Report all lines holding "this".

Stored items
______________________________

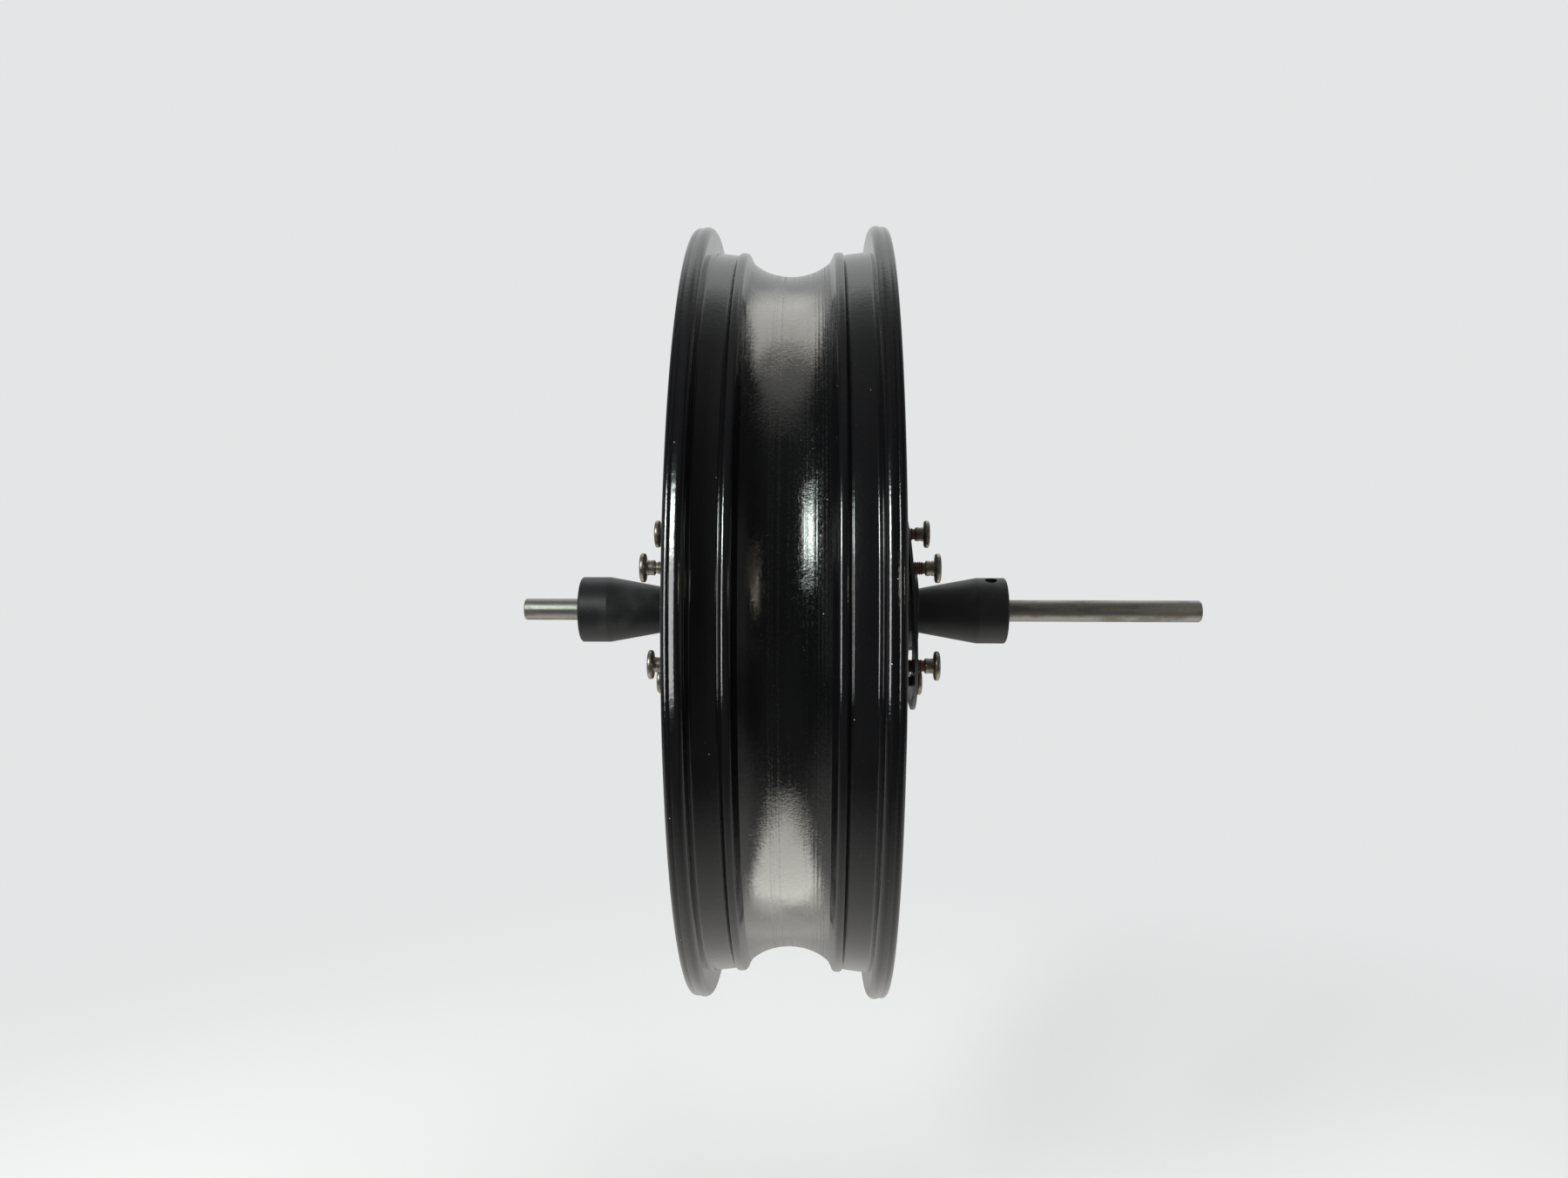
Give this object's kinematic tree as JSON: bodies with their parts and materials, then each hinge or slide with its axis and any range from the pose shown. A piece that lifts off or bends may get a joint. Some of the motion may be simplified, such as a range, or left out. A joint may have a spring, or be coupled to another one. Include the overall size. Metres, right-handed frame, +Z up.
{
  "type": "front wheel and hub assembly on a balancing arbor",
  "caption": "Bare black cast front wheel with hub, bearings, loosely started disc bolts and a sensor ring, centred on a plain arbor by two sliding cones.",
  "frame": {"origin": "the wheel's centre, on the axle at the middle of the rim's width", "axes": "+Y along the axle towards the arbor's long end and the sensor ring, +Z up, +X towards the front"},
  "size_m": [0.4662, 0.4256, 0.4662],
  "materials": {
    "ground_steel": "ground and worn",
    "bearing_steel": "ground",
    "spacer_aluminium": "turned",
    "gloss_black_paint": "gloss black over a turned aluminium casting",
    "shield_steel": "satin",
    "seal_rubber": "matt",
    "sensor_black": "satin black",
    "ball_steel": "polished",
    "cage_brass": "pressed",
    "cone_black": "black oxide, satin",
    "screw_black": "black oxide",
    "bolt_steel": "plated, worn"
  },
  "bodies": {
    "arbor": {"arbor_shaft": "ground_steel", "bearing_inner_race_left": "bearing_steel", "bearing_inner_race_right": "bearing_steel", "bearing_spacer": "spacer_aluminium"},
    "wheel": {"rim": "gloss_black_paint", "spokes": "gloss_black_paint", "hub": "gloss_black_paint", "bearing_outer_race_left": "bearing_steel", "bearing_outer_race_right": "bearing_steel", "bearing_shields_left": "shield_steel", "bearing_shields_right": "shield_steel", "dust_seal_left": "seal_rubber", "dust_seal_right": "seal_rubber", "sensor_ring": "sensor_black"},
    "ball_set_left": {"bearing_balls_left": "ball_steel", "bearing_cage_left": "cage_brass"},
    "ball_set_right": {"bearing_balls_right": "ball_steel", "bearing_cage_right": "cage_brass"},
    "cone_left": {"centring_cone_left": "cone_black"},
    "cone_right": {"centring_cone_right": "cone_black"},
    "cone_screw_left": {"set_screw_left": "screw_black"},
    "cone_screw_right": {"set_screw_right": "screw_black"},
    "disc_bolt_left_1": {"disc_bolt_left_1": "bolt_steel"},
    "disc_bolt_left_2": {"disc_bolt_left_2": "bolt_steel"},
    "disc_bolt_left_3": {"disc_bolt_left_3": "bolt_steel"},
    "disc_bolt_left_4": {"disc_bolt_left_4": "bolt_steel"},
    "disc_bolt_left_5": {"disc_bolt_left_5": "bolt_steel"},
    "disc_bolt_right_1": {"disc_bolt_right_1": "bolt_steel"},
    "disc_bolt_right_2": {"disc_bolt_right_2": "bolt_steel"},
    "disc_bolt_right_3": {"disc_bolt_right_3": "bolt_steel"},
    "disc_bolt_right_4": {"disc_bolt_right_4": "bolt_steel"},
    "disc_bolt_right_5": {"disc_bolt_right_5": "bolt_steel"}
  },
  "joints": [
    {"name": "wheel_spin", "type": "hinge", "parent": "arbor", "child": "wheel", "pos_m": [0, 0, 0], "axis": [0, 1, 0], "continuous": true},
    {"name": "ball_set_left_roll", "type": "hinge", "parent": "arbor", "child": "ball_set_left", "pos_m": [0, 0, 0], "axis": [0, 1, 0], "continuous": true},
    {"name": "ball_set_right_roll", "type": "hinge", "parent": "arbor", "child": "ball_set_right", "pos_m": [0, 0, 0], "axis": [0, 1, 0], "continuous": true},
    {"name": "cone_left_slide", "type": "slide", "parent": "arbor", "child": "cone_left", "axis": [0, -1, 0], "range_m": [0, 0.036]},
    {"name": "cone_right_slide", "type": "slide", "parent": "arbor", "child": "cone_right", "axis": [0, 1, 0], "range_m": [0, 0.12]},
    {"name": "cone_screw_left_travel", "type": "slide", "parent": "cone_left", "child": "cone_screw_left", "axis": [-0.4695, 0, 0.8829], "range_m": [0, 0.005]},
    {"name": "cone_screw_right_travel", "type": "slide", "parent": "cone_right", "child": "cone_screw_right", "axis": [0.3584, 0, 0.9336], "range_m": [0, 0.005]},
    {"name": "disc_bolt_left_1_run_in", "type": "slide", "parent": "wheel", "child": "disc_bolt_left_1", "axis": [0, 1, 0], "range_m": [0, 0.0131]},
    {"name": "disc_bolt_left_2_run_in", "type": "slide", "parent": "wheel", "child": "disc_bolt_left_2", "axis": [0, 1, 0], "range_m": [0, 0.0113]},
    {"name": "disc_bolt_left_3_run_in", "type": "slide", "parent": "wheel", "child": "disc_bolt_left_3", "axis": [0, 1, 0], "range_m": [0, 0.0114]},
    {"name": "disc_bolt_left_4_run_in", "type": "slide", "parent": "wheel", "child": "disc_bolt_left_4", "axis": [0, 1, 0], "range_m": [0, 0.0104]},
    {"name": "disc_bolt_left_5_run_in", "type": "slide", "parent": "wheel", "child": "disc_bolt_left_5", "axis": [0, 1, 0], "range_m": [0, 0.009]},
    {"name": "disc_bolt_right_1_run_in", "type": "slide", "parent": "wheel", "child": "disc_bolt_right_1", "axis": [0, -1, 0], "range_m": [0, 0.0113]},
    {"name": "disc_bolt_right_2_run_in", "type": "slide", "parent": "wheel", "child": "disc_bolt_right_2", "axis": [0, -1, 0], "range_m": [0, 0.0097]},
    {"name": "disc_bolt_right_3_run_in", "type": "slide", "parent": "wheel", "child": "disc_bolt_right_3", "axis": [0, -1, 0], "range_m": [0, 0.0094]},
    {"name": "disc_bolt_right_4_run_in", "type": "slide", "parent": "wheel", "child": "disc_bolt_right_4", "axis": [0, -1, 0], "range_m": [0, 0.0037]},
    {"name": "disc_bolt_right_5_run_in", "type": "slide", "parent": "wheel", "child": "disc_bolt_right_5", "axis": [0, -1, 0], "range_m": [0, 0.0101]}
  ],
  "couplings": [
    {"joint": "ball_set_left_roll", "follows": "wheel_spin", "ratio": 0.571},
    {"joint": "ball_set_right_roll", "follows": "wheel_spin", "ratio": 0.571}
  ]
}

______________________________

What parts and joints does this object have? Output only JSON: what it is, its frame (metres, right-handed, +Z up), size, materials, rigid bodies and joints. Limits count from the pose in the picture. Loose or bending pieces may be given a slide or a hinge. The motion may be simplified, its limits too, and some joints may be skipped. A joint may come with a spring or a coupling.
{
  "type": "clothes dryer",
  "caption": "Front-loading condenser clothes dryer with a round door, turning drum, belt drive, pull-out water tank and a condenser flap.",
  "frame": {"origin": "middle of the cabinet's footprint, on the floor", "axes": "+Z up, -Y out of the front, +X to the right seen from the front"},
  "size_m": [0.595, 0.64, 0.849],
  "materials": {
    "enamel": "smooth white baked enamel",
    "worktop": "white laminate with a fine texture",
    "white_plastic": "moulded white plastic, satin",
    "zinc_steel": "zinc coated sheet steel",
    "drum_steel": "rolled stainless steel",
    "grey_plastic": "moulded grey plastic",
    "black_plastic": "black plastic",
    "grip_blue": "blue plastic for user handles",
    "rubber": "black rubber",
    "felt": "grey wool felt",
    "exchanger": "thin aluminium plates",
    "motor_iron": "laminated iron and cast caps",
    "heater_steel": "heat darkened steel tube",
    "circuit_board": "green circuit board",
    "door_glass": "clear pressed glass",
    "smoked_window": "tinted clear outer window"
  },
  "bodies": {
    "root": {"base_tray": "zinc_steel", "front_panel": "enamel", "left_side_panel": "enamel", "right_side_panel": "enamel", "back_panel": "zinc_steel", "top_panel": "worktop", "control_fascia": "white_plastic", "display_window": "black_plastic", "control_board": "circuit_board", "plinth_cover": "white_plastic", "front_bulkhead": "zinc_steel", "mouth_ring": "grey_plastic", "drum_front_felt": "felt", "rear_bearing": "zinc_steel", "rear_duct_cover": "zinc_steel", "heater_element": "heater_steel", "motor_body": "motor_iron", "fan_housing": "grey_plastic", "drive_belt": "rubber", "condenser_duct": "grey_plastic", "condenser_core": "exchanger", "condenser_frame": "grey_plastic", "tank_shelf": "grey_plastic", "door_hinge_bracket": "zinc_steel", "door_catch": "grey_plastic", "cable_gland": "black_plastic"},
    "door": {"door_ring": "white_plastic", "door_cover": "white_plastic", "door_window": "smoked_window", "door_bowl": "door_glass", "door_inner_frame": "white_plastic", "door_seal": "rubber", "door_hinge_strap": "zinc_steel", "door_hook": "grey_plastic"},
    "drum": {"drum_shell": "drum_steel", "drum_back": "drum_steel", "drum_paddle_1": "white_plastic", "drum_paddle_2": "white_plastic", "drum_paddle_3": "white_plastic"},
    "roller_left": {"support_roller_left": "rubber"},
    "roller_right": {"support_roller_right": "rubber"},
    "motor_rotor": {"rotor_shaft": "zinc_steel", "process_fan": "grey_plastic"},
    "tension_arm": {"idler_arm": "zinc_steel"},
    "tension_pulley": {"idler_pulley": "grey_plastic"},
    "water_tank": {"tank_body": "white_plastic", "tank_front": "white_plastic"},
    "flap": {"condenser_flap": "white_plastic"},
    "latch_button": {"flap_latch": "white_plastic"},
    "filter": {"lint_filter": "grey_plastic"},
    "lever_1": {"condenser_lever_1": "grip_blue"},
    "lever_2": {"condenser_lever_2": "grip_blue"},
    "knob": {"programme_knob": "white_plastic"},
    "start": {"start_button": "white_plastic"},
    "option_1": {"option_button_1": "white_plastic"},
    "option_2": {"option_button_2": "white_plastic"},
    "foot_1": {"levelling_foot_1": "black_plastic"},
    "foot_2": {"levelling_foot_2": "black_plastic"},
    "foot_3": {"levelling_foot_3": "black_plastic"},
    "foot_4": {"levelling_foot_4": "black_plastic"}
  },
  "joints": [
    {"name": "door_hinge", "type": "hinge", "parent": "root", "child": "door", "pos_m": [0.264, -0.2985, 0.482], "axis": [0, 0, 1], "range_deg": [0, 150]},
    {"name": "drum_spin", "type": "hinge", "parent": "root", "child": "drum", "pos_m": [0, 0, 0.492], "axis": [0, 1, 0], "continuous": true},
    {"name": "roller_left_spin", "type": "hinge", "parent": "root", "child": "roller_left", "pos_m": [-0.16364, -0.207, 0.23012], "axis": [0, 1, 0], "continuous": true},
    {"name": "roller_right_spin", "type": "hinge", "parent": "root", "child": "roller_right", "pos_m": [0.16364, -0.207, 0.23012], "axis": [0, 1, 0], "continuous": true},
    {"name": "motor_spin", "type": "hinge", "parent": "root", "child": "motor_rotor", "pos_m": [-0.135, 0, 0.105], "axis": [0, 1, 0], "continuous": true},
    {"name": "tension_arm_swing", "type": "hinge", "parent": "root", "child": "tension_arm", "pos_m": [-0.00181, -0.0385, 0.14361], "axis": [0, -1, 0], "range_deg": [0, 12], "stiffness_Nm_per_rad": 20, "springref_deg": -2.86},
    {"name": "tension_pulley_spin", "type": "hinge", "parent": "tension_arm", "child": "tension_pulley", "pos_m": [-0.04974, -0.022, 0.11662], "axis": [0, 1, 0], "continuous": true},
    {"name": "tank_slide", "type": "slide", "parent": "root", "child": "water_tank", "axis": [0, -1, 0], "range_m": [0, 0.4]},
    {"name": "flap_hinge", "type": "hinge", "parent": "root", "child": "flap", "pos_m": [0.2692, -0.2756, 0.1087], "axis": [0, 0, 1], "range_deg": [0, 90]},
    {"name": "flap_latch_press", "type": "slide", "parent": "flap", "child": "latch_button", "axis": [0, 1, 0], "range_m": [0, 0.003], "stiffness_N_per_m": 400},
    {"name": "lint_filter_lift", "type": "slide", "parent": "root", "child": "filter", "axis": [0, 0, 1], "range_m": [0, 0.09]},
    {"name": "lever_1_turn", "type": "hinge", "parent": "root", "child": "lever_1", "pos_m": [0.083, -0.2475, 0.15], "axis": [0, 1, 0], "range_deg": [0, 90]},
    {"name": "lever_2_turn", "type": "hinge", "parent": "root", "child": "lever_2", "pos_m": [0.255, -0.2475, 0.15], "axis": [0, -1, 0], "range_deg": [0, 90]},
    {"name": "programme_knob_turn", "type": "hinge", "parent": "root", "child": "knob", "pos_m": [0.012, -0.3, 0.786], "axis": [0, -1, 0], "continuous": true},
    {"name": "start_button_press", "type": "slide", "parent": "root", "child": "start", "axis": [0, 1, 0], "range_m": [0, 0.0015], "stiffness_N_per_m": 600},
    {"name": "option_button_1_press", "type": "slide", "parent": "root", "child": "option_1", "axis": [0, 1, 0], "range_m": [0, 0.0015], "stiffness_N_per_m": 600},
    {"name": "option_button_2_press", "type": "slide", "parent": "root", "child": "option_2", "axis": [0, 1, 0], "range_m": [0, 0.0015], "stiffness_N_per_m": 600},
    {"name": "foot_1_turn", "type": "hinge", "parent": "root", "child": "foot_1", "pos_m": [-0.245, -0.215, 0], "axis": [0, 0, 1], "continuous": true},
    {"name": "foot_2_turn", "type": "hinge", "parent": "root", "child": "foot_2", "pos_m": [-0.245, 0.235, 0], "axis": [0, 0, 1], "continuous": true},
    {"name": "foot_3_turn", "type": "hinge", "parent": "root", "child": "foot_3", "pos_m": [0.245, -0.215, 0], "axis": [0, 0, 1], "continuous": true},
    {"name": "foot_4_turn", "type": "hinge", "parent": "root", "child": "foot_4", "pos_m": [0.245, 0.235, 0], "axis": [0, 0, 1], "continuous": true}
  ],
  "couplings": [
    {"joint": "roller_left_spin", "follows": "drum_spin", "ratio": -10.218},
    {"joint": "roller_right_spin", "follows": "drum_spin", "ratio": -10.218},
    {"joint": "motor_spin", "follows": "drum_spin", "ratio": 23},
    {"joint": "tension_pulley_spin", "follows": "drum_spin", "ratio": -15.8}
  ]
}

______________________________

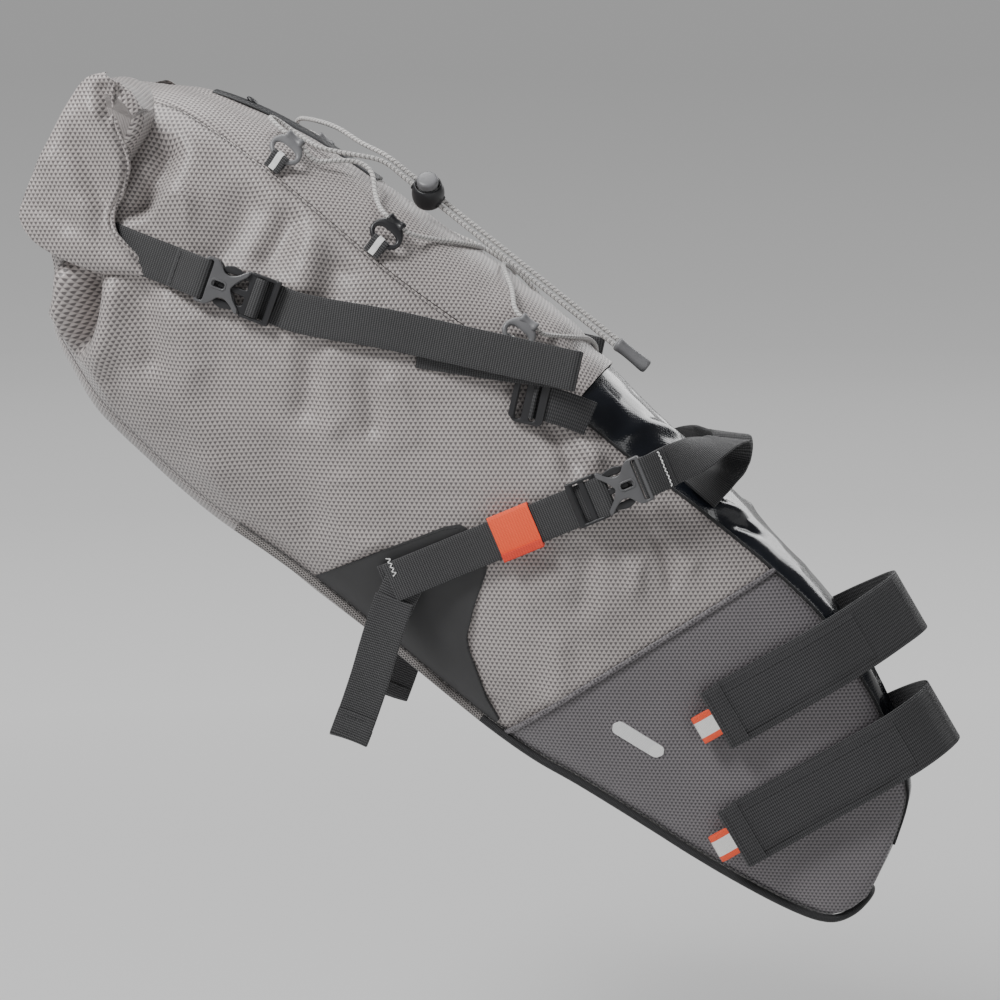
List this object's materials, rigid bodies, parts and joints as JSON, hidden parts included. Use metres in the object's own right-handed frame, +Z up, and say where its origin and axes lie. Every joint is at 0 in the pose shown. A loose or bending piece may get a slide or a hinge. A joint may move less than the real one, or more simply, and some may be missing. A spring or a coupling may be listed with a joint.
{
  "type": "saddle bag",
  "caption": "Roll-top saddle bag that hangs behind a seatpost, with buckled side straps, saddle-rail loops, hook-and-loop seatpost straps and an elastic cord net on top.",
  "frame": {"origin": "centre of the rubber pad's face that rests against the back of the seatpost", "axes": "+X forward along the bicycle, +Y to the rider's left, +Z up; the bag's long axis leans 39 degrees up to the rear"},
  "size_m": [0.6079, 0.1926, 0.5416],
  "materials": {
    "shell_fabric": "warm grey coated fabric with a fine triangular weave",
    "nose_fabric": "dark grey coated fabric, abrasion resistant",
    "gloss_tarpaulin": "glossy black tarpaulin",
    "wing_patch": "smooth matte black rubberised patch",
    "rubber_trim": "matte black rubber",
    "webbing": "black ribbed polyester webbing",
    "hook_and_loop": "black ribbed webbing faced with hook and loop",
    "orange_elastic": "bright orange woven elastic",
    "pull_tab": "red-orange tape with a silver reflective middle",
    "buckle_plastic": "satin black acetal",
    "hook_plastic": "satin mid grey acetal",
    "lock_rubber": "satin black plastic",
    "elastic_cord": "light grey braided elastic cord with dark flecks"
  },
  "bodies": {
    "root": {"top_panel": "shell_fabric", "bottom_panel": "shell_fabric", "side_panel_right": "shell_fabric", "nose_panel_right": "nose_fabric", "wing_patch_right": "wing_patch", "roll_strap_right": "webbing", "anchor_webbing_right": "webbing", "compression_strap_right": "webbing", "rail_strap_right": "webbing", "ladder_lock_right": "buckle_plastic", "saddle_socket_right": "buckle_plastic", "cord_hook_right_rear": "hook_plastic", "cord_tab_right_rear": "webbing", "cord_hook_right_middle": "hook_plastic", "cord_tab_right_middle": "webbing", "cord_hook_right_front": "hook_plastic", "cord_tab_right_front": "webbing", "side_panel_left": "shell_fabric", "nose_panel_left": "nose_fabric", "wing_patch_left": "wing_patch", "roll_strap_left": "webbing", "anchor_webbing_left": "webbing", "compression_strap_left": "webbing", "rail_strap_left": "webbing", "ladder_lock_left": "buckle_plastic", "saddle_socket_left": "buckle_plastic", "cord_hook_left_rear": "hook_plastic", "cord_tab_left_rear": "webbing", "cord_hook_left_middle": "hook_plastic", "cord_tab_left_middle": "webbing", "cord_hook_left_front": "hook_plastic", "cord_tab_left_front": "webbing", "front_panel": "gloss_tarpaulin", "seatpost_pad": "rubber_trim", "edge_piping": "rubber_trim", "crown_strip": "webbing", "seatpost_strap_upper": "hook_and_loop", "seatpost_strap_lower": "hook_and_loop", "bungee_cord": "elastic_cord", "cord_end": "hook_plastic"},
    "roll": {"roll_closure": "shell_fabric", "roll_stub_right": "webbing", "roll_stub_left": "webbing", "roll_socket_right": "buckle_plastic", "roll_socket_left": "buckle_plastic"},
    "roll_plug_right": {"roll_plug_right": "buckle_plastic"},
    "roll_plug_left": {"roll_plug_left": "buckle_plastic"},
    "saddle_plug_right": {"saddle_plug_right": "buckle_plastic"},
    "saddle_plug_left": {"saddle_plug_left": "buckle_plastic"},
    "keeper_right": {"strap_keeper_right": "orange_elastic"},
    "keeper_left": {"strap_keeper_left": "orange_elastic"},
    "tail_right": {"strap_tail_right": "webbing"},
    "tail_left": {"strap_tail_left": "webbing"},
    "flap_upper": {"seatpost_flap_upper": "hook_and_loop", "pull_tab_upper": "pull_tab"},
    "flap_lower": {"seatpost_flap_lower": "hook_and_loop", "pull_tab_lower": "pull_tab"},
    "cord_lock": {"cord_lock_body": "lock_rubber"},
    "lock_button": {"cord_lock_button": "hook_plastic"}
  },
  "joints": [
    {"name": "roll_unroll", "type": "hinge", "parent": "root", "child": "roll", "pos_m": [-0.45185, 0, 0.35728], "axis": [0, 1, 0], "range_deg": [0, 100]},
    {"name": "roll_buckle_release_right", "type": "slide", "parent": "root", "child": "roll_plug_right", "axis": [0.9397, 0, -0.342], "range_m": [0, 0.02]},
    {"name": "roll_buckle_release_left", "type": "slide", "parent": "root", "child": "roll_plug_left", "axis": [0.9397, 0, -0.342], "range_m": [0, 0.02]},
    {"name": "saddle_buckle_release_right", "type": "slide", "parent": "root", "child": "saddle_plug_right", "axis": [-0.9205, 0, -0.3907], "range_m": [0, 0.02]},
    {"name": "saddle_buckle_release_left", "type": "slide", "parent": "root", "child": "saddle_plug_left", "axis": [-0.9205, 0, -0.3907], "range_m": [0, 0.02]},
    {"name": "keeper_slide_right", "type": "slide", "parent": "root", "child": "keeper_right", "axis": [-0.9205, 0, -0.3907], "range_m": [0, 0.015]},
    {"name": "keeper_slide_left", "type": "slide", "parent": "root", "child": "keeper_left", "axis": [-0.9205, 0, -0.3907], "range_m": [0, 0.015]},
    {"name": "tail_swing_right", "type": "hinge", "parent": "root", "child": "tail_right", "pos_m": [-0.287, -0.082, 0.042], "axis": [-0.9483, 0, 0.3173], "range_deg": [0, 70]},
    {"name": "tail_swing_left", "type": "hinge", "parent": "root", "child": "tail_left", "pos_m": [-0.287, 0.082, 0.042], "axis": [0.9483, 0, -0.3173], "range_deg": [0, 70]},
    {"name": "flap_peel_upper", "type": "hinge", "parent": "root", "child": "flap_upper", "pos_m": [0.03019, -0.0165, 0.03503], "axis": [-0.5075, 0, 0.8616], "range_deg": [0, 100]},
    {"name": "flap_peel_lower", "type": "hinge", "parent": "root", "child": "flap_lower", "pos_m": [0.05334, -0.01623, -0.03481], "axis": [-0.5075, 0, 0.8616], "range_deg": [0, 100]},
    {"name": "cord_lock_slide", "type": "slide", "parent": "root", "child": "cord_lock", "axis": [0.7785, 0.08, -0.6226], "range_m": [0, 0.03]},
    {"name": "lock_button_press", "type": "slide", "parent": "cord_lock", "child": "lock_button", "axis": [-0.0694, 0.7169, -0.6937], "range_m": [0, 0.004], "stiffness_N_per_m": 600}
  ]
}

______________________________

*Written response*.
Give this object's kinematic tree as JSON: bodies with their parts and materials, then each hinge or slide with its axis and any range from the pose shown. A piece that lifts off or bends may get a joint. Some of the motion may be simplified, such as a range, or left out. A joint may have a spring, or be coupled to another one. Include the overall size. Metres, right-handed frame, +Z up.
What parts and joints does this object have? Output only JSON: what it is, its frame (metres, right-handed, +Z up), size, materials, rigid bodies and joints. Limits count from the pose in the picture. Loose or bending pieces may be given a slide or a hinge. The motion may be simplified, its limits too, and some joints may be skipped. A joint may come with a spring or a coupling.
List this object's materials, rigid bodies, parts and joints as JSON, hidden parts included. Use metres in the object's own right-handed frame, +Z up, and say where its origin and axes lie. Every joint is at 0 in the pose shown. A loose or bending piece may get a slide or a hinge. A joint may move less than the real one, or more simply, and some may be missing. A spring or a coupling may be listed with a joint.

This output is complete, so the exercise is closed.